Let's discover how regular expressions can help save your mapping project!

Notifications You must be signed in to change notification settings

maptimelex/regex-to-the-rescue

Folders and files

NameName
Last commit message
Last commit date

Latest commit

 

History

6 Commits
 
 
 
 
 
 
 
 

Repository files navigation

Regular Expressions to the Rescue

Location and time

Map to Miller Hall | Thursday, October 10, 6 PM Lexington, KY

TL;DR

Regex search string
(",)([0-9]{4},")
-----
Regex replacement string
$10$2

Example solution to add leading zeros to improperly encoded FIPS codes

Preamble

We live in unsteady times. Voices online promote misleading maps intended to manipulate a causual viewer's opinion. Regardless of your political viewpoint, the recently published map below is a fail on a few critical levels.

Not Normalized
Map suggests most people voted red in the 2016 election

As we know, county population is not uniformly spread across the country. The two most populated counties in New York state have more people than the entire state of Kentucky.
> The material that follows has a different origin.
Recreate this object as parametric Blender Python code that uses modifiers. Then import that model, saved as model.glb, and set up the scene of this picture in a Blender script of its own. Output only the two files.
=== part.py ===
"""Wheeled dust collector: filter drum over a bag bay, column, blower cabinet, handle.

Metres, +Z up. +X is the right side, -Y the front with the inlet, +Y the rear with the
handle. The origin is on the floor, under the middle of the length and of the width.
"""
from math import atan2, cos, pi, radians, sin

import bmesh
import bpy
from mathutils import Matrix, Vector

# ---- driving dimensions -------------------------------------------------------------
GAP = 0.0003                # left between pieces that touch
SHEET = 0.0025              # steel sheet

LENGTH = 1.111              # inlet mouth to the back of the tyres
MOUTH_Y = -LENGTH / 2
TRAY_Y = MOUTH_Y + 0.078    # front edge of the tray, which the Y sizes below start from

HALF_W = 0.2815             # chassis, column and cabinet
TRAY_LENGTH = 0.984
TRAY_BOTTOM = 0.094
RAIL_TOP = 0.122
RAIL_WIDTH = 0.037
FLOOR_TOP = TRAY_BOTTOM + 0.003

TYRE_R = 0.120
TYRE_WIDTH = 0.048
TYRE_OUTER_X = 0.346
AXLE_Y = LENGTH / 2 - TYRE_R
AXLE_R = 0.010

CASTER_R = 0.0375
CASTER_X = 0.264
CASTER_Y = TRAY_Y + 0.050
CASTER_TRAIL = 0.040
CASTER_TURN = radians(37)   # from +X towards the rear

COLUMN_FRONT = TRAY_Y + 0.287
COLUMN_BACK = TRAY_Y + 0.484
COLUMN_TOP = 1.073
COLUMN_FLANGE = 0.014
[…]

Those NY counties are minuscule compared to the swath of KY counties at this scale; so, we have a comparison problem. Second, we don't know how close these red vs. blue vote tallies were. What if the red counties won by just one vote? What if the blue counties won by a landslide?

This is a classic Cartography 101 problem. Let's get some raw totals and normalize them for comparison. Any earnest mapper would jump online, search for a dataset, and start working. However, unforeseen obstacles can derail the best intentions. One of the most common problems mappers find is improperly encoded data, especially with FIPS codes used to join tabular data to spatial layers for mapping.

The potential problem with FIPS codes

FIPS codes are sequences of numbers that uniquely identify units of geography. Counties use a 5-digit string, two digits for a state, and three digits for a county. For example, Autauga County, Alabama is 01001. Unfortunately, that leading zero can easily be stripped away if care isn't taken to preserve the sequence as a string value, not a number.

Stripping happens. When searching for data to map election results, the prestigious MIT Election and Science Lab had such a malformed dataset. The below example highlights the problem.

Stripped leading zeros
Leading zero stripped from FIPS code (as viewed in VS Code as a CSV)

Without a correct FIPS code, this dataset is difficult to visualize. While there are many ways to add the leading zero, let's try to fix it in the code editor programmatically. That is, don't type hundreds of zeros, but identify a faulty pattern and repair the bad parts.

Tools & data

We're using VS Code for a code editor, though most code editors support regular expressions. For mapping, we ❤️QGIS 3.8.

Downloads

Regular Expressions

Have you ever used a Find & Replace in a text or document editor? We hear, "Of course!" For example, find all strings that spell "pizza" and replace it with "tofu" for that last-minute change to the pool party invitation. Well, that is simple regex, or regular expression.

You might be familiar with the wildcard character * in searching for files in Windows Explorer or macOS Finder. That character matches any character one or more times. For example, if you wanted to select all JPEGs in a folder, you might search for *.jpg.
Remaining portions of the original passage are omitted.